— start of Material provided —
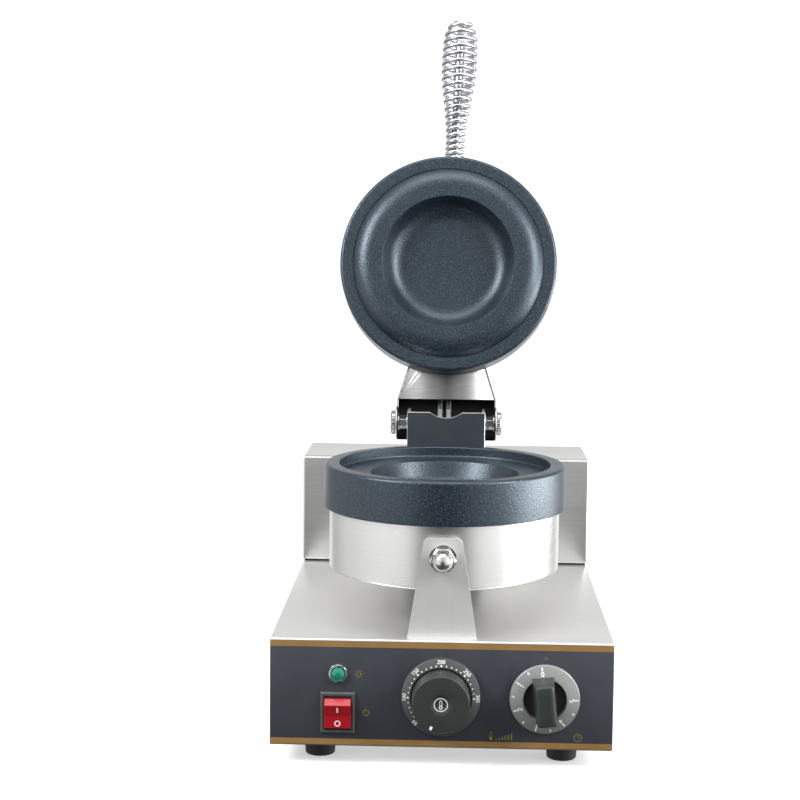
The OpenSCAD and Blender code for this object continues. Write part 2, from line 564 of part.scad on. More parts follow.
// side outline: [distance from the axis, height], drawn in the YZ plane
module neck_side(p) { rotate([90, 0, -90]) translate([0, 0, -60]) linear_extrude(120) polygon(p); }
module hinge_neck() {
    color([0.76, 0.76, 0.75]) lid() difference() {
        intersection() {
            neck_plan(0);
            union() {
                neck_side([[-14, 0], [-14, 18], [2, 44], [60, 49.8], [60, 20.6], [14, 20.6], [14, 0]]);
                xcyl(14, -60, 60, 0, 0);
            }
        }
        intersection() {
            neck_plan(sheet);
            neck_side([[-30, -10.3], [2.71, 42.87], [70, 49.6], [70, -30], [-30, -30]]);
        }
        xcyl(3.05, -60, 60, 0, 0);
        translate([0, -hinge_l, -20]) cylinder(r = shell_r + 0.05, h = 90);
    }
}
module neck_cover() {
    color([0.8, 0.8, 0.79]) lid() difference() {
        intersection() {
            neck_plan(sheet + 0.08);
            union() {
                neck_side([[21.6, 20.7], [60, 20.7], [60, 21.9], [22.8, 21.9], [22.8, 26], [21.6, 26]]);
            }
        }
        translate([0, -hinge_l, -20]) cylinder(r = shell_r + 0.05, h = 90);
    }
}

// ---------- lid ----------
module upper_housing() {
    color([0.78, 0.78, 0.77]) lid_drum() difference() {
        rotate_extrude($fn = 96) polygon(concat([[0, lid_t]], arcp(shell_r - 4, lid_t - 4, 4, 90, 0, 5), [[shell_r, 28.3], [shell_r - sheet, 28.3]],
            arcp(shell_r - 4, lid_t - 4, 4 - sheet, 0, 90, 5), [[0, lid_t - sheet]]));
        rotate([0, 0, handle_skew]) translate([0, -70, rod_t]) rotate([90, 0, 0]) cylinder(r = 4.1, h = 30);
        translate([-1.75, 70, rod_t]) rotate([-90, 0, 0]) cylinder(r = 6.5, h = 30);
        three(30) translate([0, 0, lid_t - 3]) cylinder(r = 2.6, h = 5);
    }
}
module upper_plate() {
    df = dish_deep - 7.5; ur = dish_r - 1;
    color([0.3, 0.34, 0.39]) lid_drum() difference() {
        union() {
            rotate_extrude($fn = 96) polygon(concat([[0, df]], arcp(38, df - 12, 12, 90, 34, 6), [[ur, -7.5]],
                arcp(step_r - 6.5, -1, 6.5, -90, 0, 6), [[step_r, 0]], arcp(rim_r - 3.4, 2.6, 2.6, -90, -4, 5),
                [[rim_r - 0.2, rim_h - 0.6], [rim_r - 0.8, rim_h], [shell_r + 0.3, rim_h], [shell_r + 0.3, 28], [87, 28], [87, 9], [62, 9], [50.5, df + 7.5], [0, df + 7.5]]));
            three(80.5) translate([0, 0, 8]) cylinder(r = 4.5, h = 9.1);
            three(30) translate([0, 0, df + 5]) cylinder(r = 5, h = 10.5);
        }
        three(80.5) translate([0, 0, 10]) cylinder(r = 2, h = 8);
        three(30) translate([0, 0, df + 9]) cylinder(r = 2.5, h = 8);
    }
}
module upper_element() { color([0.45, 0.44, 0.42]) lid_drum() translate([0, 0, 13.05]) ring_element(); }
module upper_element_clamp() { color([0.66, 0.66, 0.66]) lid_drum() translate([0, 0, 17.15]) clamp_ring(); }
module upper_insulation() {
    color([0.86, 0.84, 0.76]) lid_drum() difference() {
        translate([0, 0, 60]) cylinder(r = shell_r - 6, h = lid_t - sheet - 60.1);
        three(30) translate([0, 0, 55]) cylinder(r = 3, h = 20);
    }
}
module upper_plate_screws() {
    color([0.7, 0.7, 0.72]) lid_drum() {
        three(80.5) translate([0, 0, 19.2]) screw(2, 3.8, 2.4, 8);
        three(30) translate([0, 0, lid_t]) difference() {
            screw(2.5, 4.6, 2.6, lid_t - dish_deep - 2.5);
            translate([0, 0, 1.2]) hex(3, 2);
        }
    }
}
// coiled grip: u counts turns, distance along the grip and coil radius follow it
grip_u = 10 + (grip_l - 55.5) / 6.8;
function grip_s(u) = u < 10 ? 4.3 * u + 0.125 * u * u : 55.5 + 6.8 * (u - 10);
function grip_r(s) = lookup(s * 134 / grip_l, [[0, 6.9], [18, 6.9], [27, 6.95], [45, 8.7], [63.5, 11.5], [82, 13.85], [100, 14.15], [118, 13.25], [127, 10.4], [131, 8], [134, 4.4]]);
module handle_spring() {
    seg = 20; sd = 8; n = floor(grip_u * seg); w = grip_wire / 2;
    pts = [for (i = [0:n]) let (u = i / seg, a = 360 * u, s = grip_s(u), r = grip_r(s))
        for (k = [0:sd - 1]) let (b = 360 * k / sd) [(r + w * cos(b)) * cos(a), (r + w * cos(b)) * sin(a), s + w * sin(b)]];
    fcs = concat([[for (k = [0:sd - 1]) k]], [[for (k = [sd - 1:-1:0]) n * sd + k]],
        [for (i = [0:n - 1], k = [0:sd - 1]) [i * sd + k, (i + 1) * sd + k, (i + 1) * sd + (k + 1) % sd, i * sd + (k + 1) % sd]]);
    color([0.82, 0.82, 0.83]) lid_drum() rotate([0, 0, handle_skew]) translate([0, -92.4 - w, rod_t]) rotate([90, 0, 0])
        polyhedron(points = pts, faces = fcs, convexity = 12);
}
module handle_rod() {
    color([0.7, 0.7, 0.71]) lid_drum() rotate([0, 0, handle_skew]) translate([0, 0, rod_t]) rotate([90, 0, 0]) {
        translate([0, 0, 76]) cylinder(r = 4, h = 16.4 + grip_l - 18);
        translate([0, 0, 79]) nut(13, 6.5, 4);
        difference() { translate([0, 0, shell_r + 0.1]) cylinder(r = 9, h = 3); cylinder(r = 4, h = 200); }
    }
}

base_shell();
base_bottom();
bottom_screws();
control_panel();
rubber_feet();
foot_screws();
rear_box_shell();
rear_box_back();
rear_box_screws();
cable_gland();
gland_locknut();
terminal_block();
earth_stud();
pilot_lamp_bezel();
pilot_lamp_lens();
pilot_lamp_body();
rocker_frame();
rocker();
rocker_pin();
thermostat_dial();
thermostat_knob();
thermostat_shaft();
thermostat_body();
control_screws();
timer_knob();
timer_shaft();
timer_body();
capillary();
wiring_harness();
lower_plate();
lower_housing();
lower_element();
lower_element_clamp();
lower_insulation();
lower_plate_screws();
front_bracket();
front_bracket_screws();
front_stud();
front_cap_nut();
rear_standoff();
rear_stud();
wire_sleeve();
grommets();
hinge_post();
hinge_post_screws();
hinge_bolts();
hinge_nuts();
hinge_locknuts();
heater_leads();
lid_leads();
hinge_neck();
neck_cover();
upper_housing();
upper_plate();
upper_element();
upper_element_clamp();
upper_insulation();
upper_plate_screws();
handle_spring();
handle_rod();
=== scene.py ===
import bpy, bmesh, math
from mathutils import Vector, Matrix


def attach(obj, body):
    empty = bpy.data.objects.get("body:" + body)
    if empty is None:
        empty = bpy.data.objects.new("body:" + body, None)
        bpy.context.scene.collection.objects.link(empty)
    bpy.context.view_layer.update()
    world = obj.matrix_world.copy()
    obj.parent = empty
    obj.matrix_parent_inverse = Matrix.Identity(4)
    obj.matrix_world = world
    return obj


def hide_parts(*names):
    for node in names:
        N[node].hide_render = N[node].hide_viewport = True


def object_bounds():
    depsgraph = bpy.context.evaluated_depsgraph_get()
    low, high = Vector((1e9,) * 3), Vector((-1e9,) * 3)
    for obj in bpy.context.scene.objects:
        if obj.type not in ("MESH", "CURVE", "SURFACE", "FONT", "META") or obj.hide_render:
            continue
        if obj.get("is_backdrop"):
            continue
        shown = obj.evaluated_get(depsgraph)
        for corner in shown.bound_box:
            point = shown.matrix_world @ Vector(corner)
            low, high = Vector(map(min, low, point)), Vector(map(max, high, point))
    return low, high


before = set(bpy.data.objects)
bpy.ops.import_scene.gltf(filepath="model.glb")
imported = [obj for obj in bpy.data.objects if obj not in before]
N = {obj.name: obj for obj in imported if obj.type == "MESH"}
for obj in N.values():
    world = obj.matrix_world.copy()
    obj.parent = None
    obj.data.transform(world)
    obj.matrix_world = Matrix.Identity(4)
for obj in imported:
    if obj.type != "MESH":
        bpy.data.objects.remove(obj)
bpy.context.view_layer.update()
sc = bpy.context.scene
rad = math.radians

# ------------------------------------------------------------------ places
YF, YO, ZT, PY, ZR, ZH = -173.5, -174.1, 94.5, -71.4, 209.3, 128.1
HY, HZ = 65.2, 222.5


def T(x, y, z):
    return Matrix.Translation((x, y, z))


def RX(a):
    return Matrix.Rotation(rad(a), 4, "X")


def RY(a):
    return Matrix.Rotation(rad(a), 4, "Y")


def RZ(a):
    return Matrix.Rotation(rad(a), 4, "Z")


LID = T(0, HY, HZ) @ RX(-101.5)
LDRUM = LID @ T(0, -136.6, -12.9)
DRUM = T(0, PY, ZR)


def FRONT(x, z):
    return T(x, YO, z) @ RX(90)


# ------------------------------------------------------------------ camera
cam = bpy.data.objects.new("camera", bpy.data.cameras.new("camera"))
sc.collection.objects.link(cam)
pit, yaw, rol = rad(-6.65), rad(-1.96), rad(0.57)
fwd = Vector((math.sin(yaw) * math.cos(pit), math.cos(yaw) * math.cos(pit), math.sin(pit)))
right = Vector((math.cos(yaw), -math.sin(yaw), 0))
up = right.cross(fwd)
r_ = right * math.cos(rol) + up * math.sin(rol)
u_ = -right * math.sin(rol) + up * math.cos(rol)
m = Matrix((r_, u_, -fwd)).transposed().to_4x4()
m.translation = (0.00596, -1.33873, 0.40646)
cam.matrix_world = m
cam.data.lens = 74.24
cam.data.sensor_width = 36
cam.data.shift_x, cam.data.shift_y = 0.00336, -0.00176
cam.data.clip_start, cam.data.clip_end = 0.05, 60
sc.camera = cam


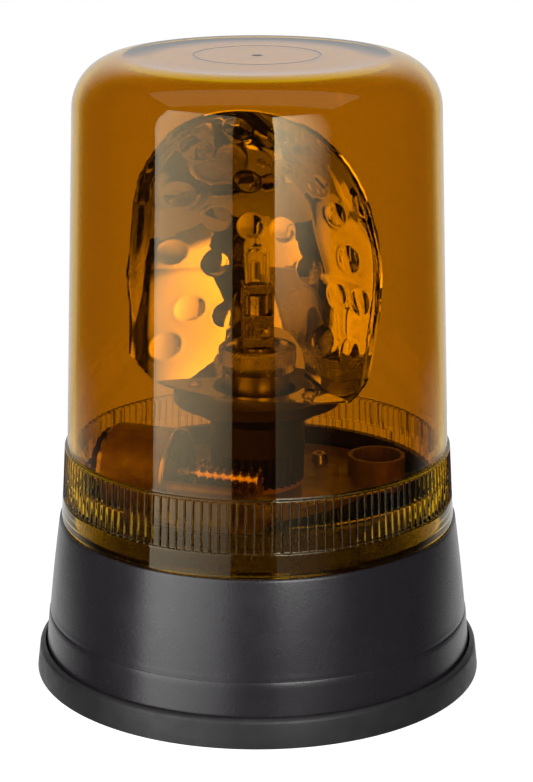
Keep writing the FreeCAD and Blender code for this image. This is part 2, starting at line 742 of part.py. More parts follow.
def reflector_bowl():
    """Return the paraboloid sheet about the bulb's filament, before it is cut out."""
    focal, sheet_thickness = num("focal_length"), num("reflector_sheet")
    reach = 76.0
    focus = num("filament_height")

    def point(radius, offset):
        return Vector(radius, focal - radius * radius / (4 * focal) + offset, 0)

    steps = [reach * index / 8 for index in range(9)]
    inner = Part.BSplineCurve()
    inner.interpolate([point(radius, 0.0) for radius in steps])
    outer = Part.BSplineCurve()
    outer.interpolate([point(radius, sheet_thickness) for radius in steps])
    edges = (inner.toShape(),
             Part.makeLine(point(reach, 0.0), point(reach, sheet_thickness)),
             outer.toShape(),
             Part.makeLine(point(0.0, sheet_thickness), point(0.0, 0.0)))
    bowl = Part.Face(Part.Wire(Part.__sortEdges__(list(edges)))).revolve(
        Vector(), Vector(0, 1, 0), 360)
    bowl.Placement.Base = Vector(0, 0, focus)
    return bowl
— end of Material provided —
Everything from the line that contains "hinge_nuts();" through the line that contains "rad = math.radians" is to be transcribed exactly, and nothing outside that range.

hinge_nuts();
hinge_locknuts();
heater_leads();
lid_leads();
hinge_neck();
neck_cover();
upper_housing();
upper_plate();
upper_element();
upper_element_clamp();
upper_insulation();
upper_plate_screws();
handle_spring();
handle_rod();
=== scene.py ===
import bpy, bmesh, math
from mathutils import Vector, Matrix


def attach(obj, body):
    empty = bpy.data.objects.get("body:" + body)
    if empty is None:
        empty = bpy.data.objects.new("body:" + body, None)
        bpy.context.scene.collection.objects.link(empty)
    bpy.context.view_layer.update()
    world = obj.matrix_world.copy()
    obj.parent = empty
    obj.matrix_parent_inverse = Matrix.Identity(4)
    obj.matrix_world = world
    return obj


def hide_parts(*names):
    for node in names:
        N[node].hide_render = N[node].hide_viewport = True


def object_bounds():
    depsgraph = bpy.context.evaluated_depsgraph_get()
    low, high = Vector((1e9,) * 3), Vector((-1e9,) * 3)
    for obj in bpy.context.scene.objects:
        if obj.type not in ("MESH", "CURVE", "SURFACE", "FONT", "META") or obj.hide_render:
            continue
        if obj.get("is_backdrop"):
            continue
        shown = obj.evaluated_get(depsgraph)
        for corner in shown.bound_box:
            point = shown.matrix_world @ Vector(corner)
            low, high = Vector(map(min, low, point)), Vector(map(max, high, point))
    return low, high


before = set(bpy.data.objects)
bpy.ops.import_scene.gltf(filepath="model.glb")
imported = [obj for obj in bpy.data.objects if obj not in before]
N = {obj.name: obj for obj in imported if obj.type == "MESH"}
for obj in N.values():
    world = obj.matrix_world.copy()
    obj.parent = None
    obj.data.transform(world)
    obj.matrix_world = Matrix.Identity(4)
for obj in imported:
    if obj.type != "MESH":
        bpy.data.objects.remove(obj)
bpy.context.view_layer.update()
sc = bpy.context.scene
rad = math.radians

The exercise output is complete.